* Begin Information provided *

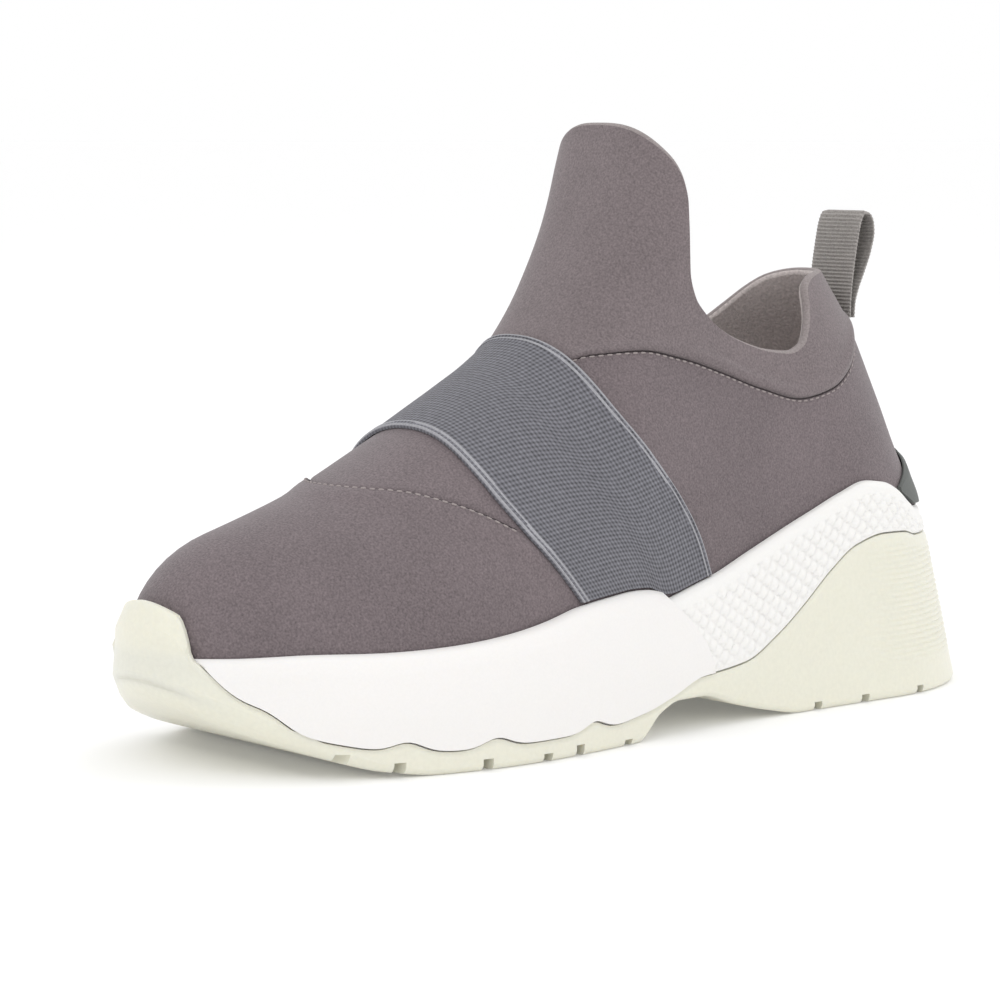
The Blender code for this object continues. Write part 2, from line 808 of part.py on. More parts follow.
def make_outsole(material):
    """The ground floor with its grooves, the scalloped wrap, the heel clip and the toe bumper."""
    base = level_ring(bed_height, SOLE_STEPS)
    normals, station = plan_normals(base), station_of(base)
    edge = outsole_edge(station)
    over_rim = lambda q: rim_height(q) + 0.0005
    rows = wrap_heights(floor_top, outsole_edge, over_rim)
    rings = [wrap_ring(base, normals, height_of, CLEARANCE) for height_of in rows]
    inside = rings[-1]
    tab = bumper_share(station, 0.004)
    toe = smooth_step(station, 0.80, 0.97)
    edge_round = EDGE_ROUND + TOE_EDGE_ROUND * toe
    for k in (0.0, 0.3, 0.65, 1.0):
        low = ground_table(station_of(side_ring(base, normals, edge, 0.0))) + edge_round
        heights = edge + (low - edge) * k
        ring = side_ring(base, normals, heights, WRAP_PROUD)
        if k == 0.0:
            over = inside + normals * BUMPER_THICKNESS
            ring = over * tab[:, None] + ring * (1 - tab[:, None])
        rings.append(ring)
    inset = GROUND_INSET + TOE_INSET * toe
    for turn in (0.29, 1.0):
        foot = side_ring(base, normals, rings[5][:, 2], WRAP_PROUD - inset * turn)
        ground = ground_table(station_of(foot))
        foot[:, 2] = ground + edge_round * (1 - turn) ** 3.6
        rings.append(foot)
    bm = bmesh.new()
    verts = link_rings(bm, rings)
    span_ring(bm, verts[0], True)
    span_ring(bm, verts[-1], False)
    made = finish(bm, "outsole", material)
    cutter = bmesh.new()
    for place, depth in GROOVES:
        box = bmesh.ops.create_cube(cutter, size=1.0)["verts"]
        reach = 2 * LUG_DEPTH * depth
        bmesh.ops.scale(cutter, vec=(0.2, GROOVE, reach), verts=box)
        level = float(ground_table(place))
        bmesh.ops.translate(cutter, vec=(0.0, along(place), level), verts=box)
    cut(made, make_cutter(cutter, "outsole_grooves"))
    return made


def make_insole(material):
    """The foot bed that lies inside the upper's open bottom."""
    heights = (CLEARANCE, CLEARANCE + INSOLE_THICKNESS)
    skins = np.array(
        [level_ring(lambda q, h=h: bed_height(q) + h, SOLE_STEPS) for h in heights]
    )
    rings = skins - grid_normals(skins) * (WALL + CLEARANCE + 4 * FACET_ALLOWANCE)
    rings[:, :, 2] = skins[:, :, 2]
    bm = bmesh.new()
    verts = link_rings(bm, rings)
    span_ring(bm, verts[0], False)
    span_ring(bm, verts[-1], True)
    return finish(bm, "insole", material)


# Front and back edges of the strap from the midsole's rim up to the ridge, heights as shares
# of the instep's rise. The first row gives only the station at the rim, the last at the ridge.
STRAP_FRONT = ((0.600,), (0.634, 0.669), (0.661, 0.789), (0.680, 0.911), (0.689, 1.030), (0.691,))
STRAP_BACK = ((0.404,), (0.419, 0.683), (0.447, 0.838), (0.484, 1.010), (0.521, 1.194), (0.549,))
STRAP_ROWS = 6
STRAP_STEPS = 14


def strap_shares():
    """Shares of the run from rim to ridge, closer together near the ridge."""
    return 1 - (1 - np.linspace(0.0, 1.0, STRAP_STEPS + 1)) ** 2


def strap_line(table):
    """(station, height) pairs from the rim to the ridge, closer together near the ridge."""
    first, last = table[0][0], table[-1][0]
    rows = [(first, float(rim_height(first)) + 0.0006)]
    rows += [(station, height * INSTEP_RISE) for station, height in table[1:-1]]
    rows.append((last, float(bed_height(last) + ridge_rise(last))))
    line = np.array(rows)
    step = np.hypot(np.diff(line[:, 0]) * UPPER_LENGTH, np.diff(line[:, 1]))
    share = np.concatenate([[0.0], np.cumsum(step)]) / step.sum()
    spread = [smooth_table(list(zip(share, line[:, k])))(strap_shares()) for k in (0, 1)]
    return np.stack(spread, axis=-1)


def strap_grid():
    """Rows of points on the skin across the strap, each from the outer rim to the inner rim."""
    front, back = strap_line(STRAP_FRONT), strap_line(STRAP_BACK)
    low = np.linspace(front[0, 0], back[0, 0], STRAP_ROWS + 1)
    low = np.stack([low, rim_height(low) + 0.0006], axis=-1)
    ridge = ridge_run(front[-1, 0], back[-1, 0], STRAP_ROWS)
    patch = side_patch(front, back, low, ridge, strap_shares())
    outer = skin(1.0, patch[..., 0], patch[..., 1])
    inner = skin(-1.0, patch[..., 0], patch[..., 1])
    outer[:, -1, 0] = centre_offset(patch[:, -1, 0])
    return np.concatenate([outer, inner[:, -2::-1]], axis=1)


def open_normals(grid):
    """Normals of an open grid of points, away from the middle of the foot."""
    down, over = np.gradient(grid, axis=0), np.gradient(grid, axis=1)
    normal = np.cross(down, over)
    normal /= np.linalg.norm(normal, axis=-1, keepdims=True)
    return normal


def shell(bm, grid, normals, low, high):
    """A closed sheet between two distances from an open grid."""
    layers = []
    for distance in (low, high):
        layers.append([[bm.verts.new(p) for p in row] for row in grid + normals * distance])
    rows, columns = grid.shape[:2]
    for layer in layers:
        for i in range(rows - 1):
            for j in range(columns - 1):
                bm.faces.new((layer[i][j], layer[i][j + 1], layer[i + 1][j + 1], layer[i + 1][j]))
    border = [(0, j) for j in range(columns)] + [(i, columns - 1) for i in range(1, rows)]
    border += [(rows - 1, j) for j in range(columns - 2, -1, -1)]
    border += [(i, 0) for i in range(rows - 2, 0, -1)]
    for here, there in zip(border, border[1:] + border[:1]):
        corners = [layers[k][i][j] for k, (i, j) in ((0, here), (0, there), (1, there), (1, here))]
        bm.faces.new(corners)


def make_strap(material):
    """The elastic strap over the instep, from rim to rim."""
    grid = strap_grid()
    normals = open_normals(grid)
    normals *= np.sign(normals[STRAP_ROWS // 2, STRAP_STEPS, 2])
    low = SEAM_STEP + CLEARANCE + FACET_ALLOWANCE
    bm = bmesh.new()
    shell(bm, grid, normals, low, low + STRAP_THICKNESS)
    return finish(bm, "instep_strap", material)


COUNTER_REACH = 0.100
COUNTER_STEPS = 13


def make_counter(material):
    """The low overlay round the back of the heel, highest at the back."""
    rows = []
    for k in (0.0, 0.5, 1.0):

        def height_of(station, k=k):
            fall = np.maximum(1 - np.maximum(station / COUNTER_REACH, 0.0) ** 1.6, 0.0)
            return heel_rim(station) + 0.0006 + k * (COUNTER_RISE * fall + 0.0012)

        back = 0.0
        for _ in range(30):
            back = float(heel_station(height_of(back)))
        run = back + (COUNTER_REACH - back) * np.linspace(0.0, 1.0, COUNTER_STEPS) ** 2
        outer, inner = skin(1.0, run, height_of(run)), skin(-1.0, run, height_of(run))
        outer[0, 0] = centre_offset(back)
        rows.append(np.concatenate([outer[::-1], inner[1:]]))
    grid = np.array(rows)
    normals = open_normals(grid)
    normals *= np.sign(normals[1, COUNTER_STEPS - 1, 1])
    low = CLEARANCE + FACET_ALLOWANCE
    bm = bmesh.new()
    shell(bm, grid, normals, low, low + COUNTER_THICKNESS)
    return finish(bm, "heel_counter", material)


# Path of the loop's ribbon in side view: station, and height over its foot as a share of its rise.
LOOP_FOOT = 0.1065
LOOP_PATH = (
    (0.0940, -0.05),
    (0.0938, 0.06),
    (0.0925, 0.22),
    (0.0890, 0.45),
    (0.0835, 0.72),
    (0.0785, 0.90),
    (0.0720, 0.985),
    (0.0655, 0.975),
    (0.0595, 0.900),
    (0.0580, 0.800),
    (0.0625, 0.620),
    (0.0720, 0.420),
    (0.0815, 0.240),
    (0.0870, 0.080),
    (0.0880, -0.05),
)


def make_loop(material):
    """The ribbon pull loop, sewn to the outside of the collar's back."""
    path = np.array([(along(s), LOOP_FOOT + LOOP_RISE * h) for s, h in LOOP_PATH])
    run = np.gradient(path, axis=0)
    side = np.stack([-run[:, 1], run[:, 0]], axis=-1)
    side *= LOOP_THICKNESS / 2 / np.linalg.norm(side, axis=-1, keepdims=True)
    outline = np.concatenate([path + side, (path - side)[::-1]])
    bm = bmesh.new()
    middle = float(centre_offset(0.1))
    rings = []
    for x in (-LOOP_WIDTH / 2, LOOP_WIDTH / 2):
        rings.append([bm.verts.new((middle + x, y, z)) for y, z in outline])
    count = len(outline)
    for i in range(count):
        j = (i + 1) % count
        bm.faces.new((rings[0][i], rings[0][j], rings[1][j], rings[1][i]))
    for ring in rings:
        for i in range(count // 2 - 1):
            bm.faces.new((ring[i], ring[i + 1], ring[count - i - 2], ring[count - i - 1]))
    return finish(bm, "heel_loop", material)


def clear_scene():
    """Removes the objects that the scene starts with."""
    for old in list(bpy.data.objects):
        bpy.data.objects.remove(old)


def main():
    """Builds every piece of the shoe."""
    clear_scene()
    knit = finish_material("bootie_knit", (0.20, 0.175, 0.18), 0.85)
    white = finish_material("midsole_white", (0.85, 0.84, 0.82), 0.55)
    quilt = finish_material("quilted_white", (0.82, 0.81, 0.80), 0.60)
    rubber = finish_material("cream_rubber", (0.76, 0.73, 0.60), 0.45)
    elastic = finish_material("strap_elastic", (0.15, 0.155, 0.175), 0.80)
    overlay = finish_material("counter_overlay", (0.14, 0.13, 0.13), 0.75)
    ribbon = finish_material("ribbon_taupe", (0.22, 0.20, 0.19), 0.80)
    lining = finish_material("insole_fabric", (0.25, 0.23, 0.23), 0.90)
    make_upper(knit)
    front = make_midsole_form(front_rim, LOBE_PROUD, "midsole_front", white)
    cut(front, lobe_cutter(1, "behind_the_lobe"))
    rear = make_midsole_form(heel_rim, 0.0, "midsole_rear", quilt)
    cut(rear, lobe_cutter(-1, "before_the_lobe"))
    make_outsole(rubber)
    make_insole(lining)
    make_strap(elastic)
    make_counter(overlay)
    make_loop(ribbon)


main()
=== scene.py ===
"""Looks of a slip-on sneaker for the left foot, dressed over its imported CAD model.

The toe points to -Y, the outer side of the foot to +X, and Z is up from the floor.
All sizes are in metres. Stations run along the upper from 0 at the heel to 1 at the toe.
"""

import logging
from abc import ABC, abstractmethod
from dataclasses import dataclass, field
from enum import Enum, IntEnum
from typing import Callable, Sequence

import bmesh
import bpy
import numpy as np
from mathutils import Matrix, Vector

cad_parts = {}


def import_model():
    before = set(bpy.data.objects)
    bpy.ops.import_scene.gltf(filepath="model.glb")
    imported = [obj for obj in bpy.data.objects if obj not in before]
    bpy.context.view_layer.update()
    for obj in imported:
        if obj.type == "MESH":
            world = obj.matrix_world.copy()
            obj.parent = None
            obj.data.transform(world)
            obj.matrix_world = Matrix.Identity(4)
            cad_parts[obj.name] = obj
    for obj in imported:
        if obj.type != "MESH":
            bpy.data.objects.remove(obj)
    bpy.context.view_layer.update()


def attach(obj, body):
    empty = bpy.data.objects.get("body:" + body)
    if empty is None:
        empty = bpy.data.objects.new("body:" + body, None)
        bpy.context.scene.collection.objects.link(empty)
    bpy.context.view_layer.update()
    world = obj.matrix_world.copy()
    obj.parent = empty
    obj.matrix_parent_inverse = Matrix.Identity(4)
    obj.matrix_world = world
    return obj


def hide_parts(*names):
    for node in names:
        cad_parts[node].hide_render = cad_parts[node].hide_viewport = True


LOG = logging.getLogger("sneaker")
Grid = np.ndarray
Heights = Callable[[Grid], Grid]
Table = Sequence[tuple[float, ...]]
Tree = bpy.types.NodeTree
Socket = bpy.types.NodeSocket
Thing = bpy.types.Object

# Driving sizes of the upper
UPPER_LENGTH = 0.262
HEEL_TO_CENTRE = 0.12625
SIDE_SHIFT = 0.0010
BALL_WIDTH = 0.088
HEEL_BED = 0.040
BALL_BED = 0.0175
TOE_BED_LIFT = 0.0075
TOE_BOX_RISE = 0.033
INSTEP_RISE = 0.073
TONGUE_RISE = 0.131
HEEL_TAB = 0.119
HEEL_PINCH = 0.16
TOE_SWING = 0.0045
WALL = 0.0026
SEAM_STEP = 0.0005

# Driving sizes of the sole
FRONT_RIM_RISE = 0.0163
HEEL_RIM_RISE = 0.0216
RIM_LIP = 0.0030
BACK_LIP_CUT = 0.0018
FRONT_SWELL = 0.0040
HEEL_FLARE = 0.0062
BACK_FLARE = 0.0045
GROUND_INSET = 0.0018
TOE_INSET = 0.0037
EDGE_ROUND = 0.0016
TOE_EDGE_ROUND = 0.0044
WRAP_THICKNESS = 0.0018
TOE_WRAP = 0.0015
CUP_WALL = 0.0015
WRAP_PROUD = 0.0006
FLOOR_THICKNESS = 0.0065
FLOOR_UNDER_EDGE = 0.0012
BUMPER_TOP = 0.0430
BUMPER_CROWN = 0.0026
BUMPER_THICKNESS = 0.0014
BUMPER_HALF_WIDTH = 0.0115
BUMPER_FALL = 0.0050
BUMPER_SHOULDER = 0.0078
HEEL_CLIP_RISE = 0.0460
TOE_SPRING = 0.0200
ARCH_RISE = 0.0105
LUG_DEPTH = 0.0030
GROOVE = 0.0030
LOBE_PROUD = 0.0010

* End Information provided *

▶ Exercise directions
Exactly the lines from the one holding "0.73, 0.60), 0.45)" through the one holding "import numpy as np" should be printed, ends included.

▶ Full answer
    rubber = finish_material("cream_rubber", (0.76, 0.73, 0.60), 0.45)
    elastic = finish_material("strap_elastic", (0.15, 0.155, 0.175), 0.80)
    overlay = finish_material("counter_overlay", (0.14, 0.13, 0.13), 0.75)
    ribbon = finish_material("ribbon_taupe", (0.22, 0.20, 0.19), 0.80)
    lining = finish_material("insole_fabric", (0.25, 0.23, 0.23), 0.90)
    make_upper(knit)
    front = make_midsole_form(front_rim, LOBE_PROUD, "midsole_front", white)
    cut(front, lobe_cutter(1, "behind_the_lobe"))
    rear = make_midsole_form(heel_rim, 0.0, "midsole_rear", quilt)
    cut(rear, lobe_cutter(-1, "before_the_lobe"))
    make_outsole(rubber)
    make_insole(lining)
    make_strap(elastic)
    make_counter(overlay)
    make_loop(ribbon)


main()
=== scene.py ===
"""Looks of a slip-on sneaker for the left foot, dressed over its imported CAD model.

The toe points to -Y, the outer side of the foot to +X, and Z is up from the floor.
All sizes are in metres. Stations run along the upper from 0 at the heel to 1 at the toe.
"""

import logging
from abc import ABC, abstractmethod
from dataclasses import dataclass, field
from enum import Enum, IntEnum
from typing import Callable, Sequence

import bmesh
import bpy
import numpy as np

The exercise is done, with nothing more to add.